Institutional Capital Goes to Durable Platforms, Not Brilliant Chaos

Institutional LPs can accept first-time manager risk. What they will not accept is unmanaged continuity risk. The distinction matters because it is fixable.

Key person risk is not a legal clause that gets negotiated at the end of a raise. It is a platform design question that gets answered, or not, before the first LP meeting. Managers who treat it as a structural priority rather than a compliance checkbox will move through diligence faster, negotiate from a stronger position, and build the kind of institutional track record that makes Fund II easier to raise than Fund I.

The gap between a strong developer and an institutional-grade fund manager is often not deal quality. It is platform durability. Fix the key person risk story early, and the rest of the raise gets easier.

Ready to build a capital structure that holds up under institutional LP diligence? Apply to work with IRC Partners and get a capital advisory team that has structured raises across multifamily, mixed-use, and condominium development at $150M to $900M in total capitalization.

Frequently Asked Questions

What is a key person clause in a real estate fund LPA?

A key person clause is a provision in the limited partnership agreement that names specific individuals whose continued involvement is essential to the fund's operation. If a named key person departs, becomes incapacitated, or devotes insufficient time to the fund, the clause typically triggers an automatic suspension of the investment period. LPs must then vote, often by supermajority, to reinstate the investment period or wind down the fund.

Why do institutional LPs focus on key person risk for first-time real estate fund managers specifically?

First-time managers have no multi-fund operating history. There is no data on how the platform performs when the lead person is unavailable. That absence of evidence forces LPs to evaluate the platform's structural durability directly, which means key person risk gets more scrutiny in Fund I than it ever does in Fund III or Fund IV.

How many key persons should a first-time real estate fund typically name in the LPA?

Most institutional LP guidance, including ILPA Principles 3.0, suggests naming two to four individuals who genuinely determine investment outcomes, not just the founder. The named individuals should reflect the people who actually run sourcing, underwriting, and asset management, not whoever holds the most senior title.

Does team size matter, or is it about role coverage?

Role coverage matters more than headcount. A three-person team that clearly owns sourcing, asset management, and investor relations separately is more institutional-ready than a ten-person team where the founder controls every critical decision. LPs are testing whether the platform can function if one person steps back, not whether the org chart looks large.

What is the LPAC and how does it relate to key person risk?

The LP Advisory Committee (LPAC) is a governance body made up of LP representatives that advises on conflicts of interest and certain fund decisions. Under ILPA guidance, key person events and proposed replacements should be discussed with the LPAC. For first-time managers, establishing a credible LPAC structure signals that governance is taken seriously, not treated as an afterthought.

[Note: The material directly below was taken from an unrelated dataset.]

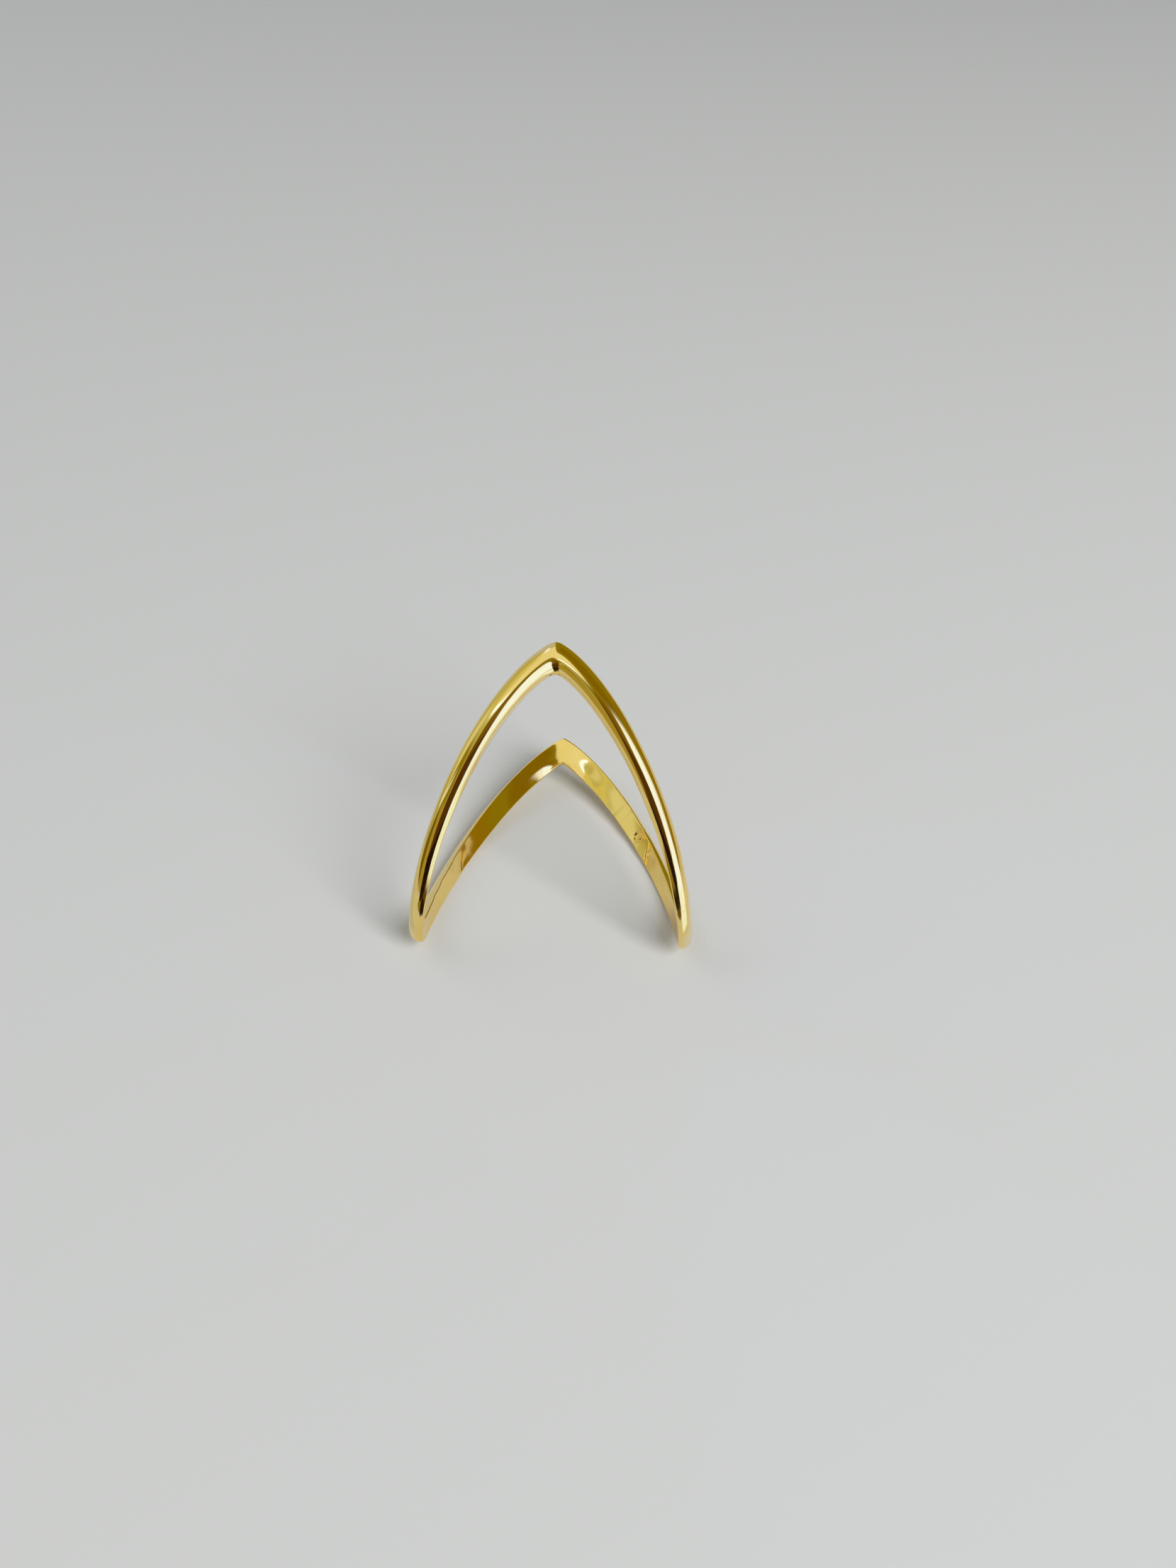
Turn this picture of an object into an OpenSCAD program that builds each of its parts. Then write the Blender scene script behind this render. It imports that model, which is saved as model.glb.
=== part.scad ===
// A plain finger ring whose band runs as a chevron, front and back.
// It lies as it rests by itself: the limbs of the rear chevron touch the
// ground, and the finger axis leans back from upright.
// The functions work in the ring's own frame: the finger axis is +Z, the
// front peak looks along -Y, and the two feet are at -X and +X.

/* [Finger hole] */
// Inside diameter of the band
inner_d = 17.3; // [15:0.1:21]

/* [Chevron] */
// Height of a peak above the feet, along the finger axis
peak_h = 17.7; // [12:0.1:20]
// How far a limb bows out of the straight line from peak to foot
limb_bow = 2.3; // [0:0.1:4]
// How much steeper a limb is in its middle than at its ends
limb_sway = 5.9; // [0:0.1:7]

/* [Band] */
// Thickness of the band at the crown of its domed outer side
band_t = 1.0; // [0.8:0.05:1.6]
// Thickness of the band at its sides, where the dome starts
side_t = 0.4; // [0.3:0.05:0.6]
// Width of the band at the front peak, square to the limb
front_w = 1.85; // [1.2:0.05:2.4]
// Width of the band at the rear peak, square to the limb
rear_w = 1.75; // [1.2:0.05:2.4]
// Width of the band at the feet, square to the limb
foot_w = 1.1; // [0.9:0.05:1.6]
// Share of an ellipse's half width that the dome spans, from flat to full
dome_share = 0.88; // [0.7:0.01:0.96]

/* [Corners] */
// How much rounding its corners takes off the front peak
front_soft = 0.25; // [0.05:0.05:0.8]
// How much rounding its corners takes off the rear peak
rear_soft = 0.1; // [0.05:0.05:0.8]
// How much rounding lifts the notch over a foot
foot_notch_soft = 0.9; // [0.2:0.05:1.4]
// How much rounding lifts the tip of a foot
foot_tip_soft = 1.0; // [0.2:0.05:1.4]

/* [Rest] */
// Lean of the finger axis from upright at which the ring balances
rest_lean = 59.5; // [50:0.1:68]

/* [Hidden] */

bore_r = inner_d / 2;
bore_stock = 0.3;                        // metal inside the finger hole, cut away by the bore
stock_share = 0.35;                      // how much narrower it is, as a share of half the height
edge_r = 0.12;                           // rounding of the inner edges, through the thickness
edge_share = 0.1;                        // the same rounding, as a share of half the height
corner_r = 0.1;                          // rounding of the dome's edges, through the thickness
corner_share = 0.08;                     // the same rounding, as a share of half the height
limb_len = (bore_r + band_t / 2) * PI / 2;
limb_steps = 32;                         // stations from a peak to a foot
crowding = 0.8;                          // how strongly they crowd towards peak and foot
dome_steps = 12;                         // facets over the dome
corner_steps = 2;                        // facets round each edge of the dome
edge_steps = 2;                          // facets round each inner edge

// Height of the band's middle line, where u is 0 at a peak and 1 at a foot
function mid_z(u) = peak_h * (1 - u) + u * (1 - u) * (limb_bow + limb_sway * (1 - 2 * u));

// Rise over run of the middle line, with the band unrolled
function slope(u) =
    (peak_h - limb_bow * (1 - 2 * u) - limb_sway * ((1 - 2 * u) ^ 2 - 2 * u * (1 - u))) / limb_len;

// Climb of the middle line over a whole limb, as steep as it is at a peak and at a foot
peak_climb = peak_h - limb_bow - limb_sway;
foot_climb = peak_h + limb_bow - limb_sway;

// Share of the limb, held back near a peak and a foot so that both come out rounded
function held_share(u, peak_soft, foot_soft) =
    sqrt(u ^ 2 + (peak_soft / peak_climb) ^ 2)
    + 1 - u - sqrt((1 - u) ^ 2 + (foot_soft / foot_climb) ^ 2);

// Height of one edge of the band where the held share is u: side is 1 on top and -1 below
function edge_z(u, peak_w, side) =
    mid_z(u) + side * 0.5 * (peak_w * (1 - u) + foot_w * u) * sqrt(1 + slope(u) ^ 2);

// Distance of the dome outside the bore, at a share of half the height
dome_cut = sqrt(1 - dome_share ^ 2);
function dome_r(share) =
    side_t + (band_t - side_t) * (sqrt(1 - (dome_share * share) ^ 2) - dome_cut) / (1 - dome_cut);

// Rounding of the dome's top edge, where t goes from 0 on the side to 1 on the dome
function corner_point(t) =
    (1 - t) ^ 2 * [1, side_t - corner_r] + 2 * t * (1 - t) * [1, side_t]
    + t ^ 2 * [1 - corner_share, dome_r(1 - corner_share)];

// The same point below the middle line
function below(point) = [-point[0], point[1]];

// Section points as [share of half the height, distance outside the bore]
top_corner = [for (i = [0 : corner_steps]) corner_point(i / corner_steps)];
dome = [for (i = [1 : dome_steps - 1])
    let (share = (1 - corner_share) * (1 - 2 * i / dome_steps))
    [share, dome_r(share)]];
low_corner = [for (i = [corner_steps : -1 : 0]) below(top_corner[i])];
low_edge = [for (i = [0 : edge_steps])
    let (turn = 60 * i / edge_steps)
    [edge_share * (1 - cos(turn)) - 1, edge_r * (1 - sin(turn))]];
stock = [[stock_share - 1, -bore_stock], [1 - stock_share, -bore_stock]];
top_edge = [for (i = [edge_steps : -1 : 0]) below(low_edge[i])];
outside = concat(top_corner, dome, low_corner);
section = concat(outside, low_edge, stock, top_edge);

// Stations as [angle from the front peak, share of the limb, is on the front half]
stations = [for (limb = [0 : 3], i = [0 : limb_steps - 1])
    let (s = i / limb_steps, along = s - crowding * sin(360 * s) / (2 * PI))
    [90 * (limb + along), limb % 2 == 0 ? along : 1 - along, limb == 0 || limb == 3]];

// The section's points at one station
function placed(station, points) =
    let (peak_w = station[2] ? front_w : rear_w,
         peak_soft = station[2] ? front_soft : rear_soft,
         top = edge_z(held_share(station[1], peak_soft, foot_notch_soft), peak_w, 1),
         low = edge_z(held_share(station[1], peak_soft, foot_tip_soft), peak_w, -1))
    [for (p = points)
        let (r = bore_r + p[1])
        [r * sin(station[0]), -r * cos(station[0]), (top + low + p[0] * (top - low)) / 2]];

// Where the leaning ring's outer side reaches, which sets it on the ground
outer_points = [for (station = stations) each placed(station, outside)];
lying_y = [for (p = outer_points) p[1] * cos(rest_lean) + p[2] * sin(rest_lean)];
lying_z = [for (p = outer_points) p[2] * cos(rest_lean) - p[1] * sin(rest_lean)];

// The band with stock inside its finger hole
module swept_band() {
    sides = len(section);
    count = len(stations);
    polyhedron(
        points = [for (station = stations) each placed(station, section)],
        faces = [for (i = [0 : count - 1], j = [0 : sides - 1])
            let (next = (i + 1) % count, turn = (j + 1) % sides)
            [i * sides + j, next * sides + j, next * sides + turn, i * sides + turn]]);
}

// The whole ring: the band, bored to its finger size and laid down
module band() {
    color([0.83, 0.66, 0.27])
    translate([0, -(min(lying_y) + max(lying_y)) / 2, -min(lying_z)])
    rotate([-rest_lean, 0, 0])
    difference() {
        swept_band();
        translate([0, 0, -peak_h])
        cylinder(r = bore_r, h = 3 * peak_h, $fn = 240);
    }
}

band();
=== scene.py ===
"""A polished gold chevron ring lying on a pale studio floor.

The file is laid out as an add-on and is run as a script. The band is swept from a few
driving sizes, in metres, and lies where the construction model lies.
"""
import math
from typing import NamedTuple

import bmesh
import bpy
import numpy as np
from mathutils import Matrix, Vector, noise


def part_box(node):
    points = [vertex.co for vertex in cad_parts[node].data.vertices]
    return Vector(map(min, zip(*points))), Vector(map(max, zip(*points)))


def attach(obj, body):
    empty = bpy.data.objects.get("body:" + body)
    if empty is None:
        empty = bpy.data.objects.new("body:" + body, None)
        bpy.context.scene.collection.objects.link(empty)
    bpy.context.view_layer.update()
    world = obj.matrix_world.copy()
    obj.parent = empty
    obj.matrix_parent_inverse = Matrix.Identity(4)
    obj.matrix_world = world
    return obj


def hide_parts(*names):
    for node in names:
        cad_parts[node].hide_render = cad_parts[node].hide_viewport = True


bl_info = {
    "name": "Chevron Ring",
    "version": (1, 0, 0),
    "blender": (4, 5, 0),
    "location": "View3D > Sidebar > Chevron Ring",
    "description": "Builds a polished gold chevron ring and the studio that it lies in",
    "category": "Mesh",
}

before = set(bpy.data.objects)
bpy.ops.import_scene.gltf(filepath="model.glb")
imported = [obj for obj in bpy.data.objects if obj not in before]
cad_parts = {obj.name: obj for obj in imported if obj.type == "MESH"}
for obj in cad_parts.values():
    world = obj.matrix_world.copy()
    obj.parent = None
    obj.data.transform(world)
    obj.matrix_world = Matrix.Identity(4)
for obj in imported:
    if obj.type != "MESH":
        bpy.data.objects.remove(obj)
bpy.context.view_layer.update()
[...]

What GP commitment level do institutional LPs expect from a first-time real estate fund manager?

Institutional LPs typically expect the GP to commit 1% to 5% of the fund's total size in cash, not through fee waivers or in-kind contributions. A meaningful cash commitment signals that the GP's own capital is at risk alongside LP capital, which is one of the clearest forms of alignment available to a first-time manager.

How should a first-time fund manager prepare for key person risk questions in LP diligence?

Start with an attribution memo that separates your personal deal history from your team's track record and from deals completed at prior firms. Then document your governance structure, succession logic, and reporting ownership in writing before your first LP meeting. LPs will ask these questions. Having clear, specific answers ready before the conversation begins is one of the fastest ways to advance through institutional diligence.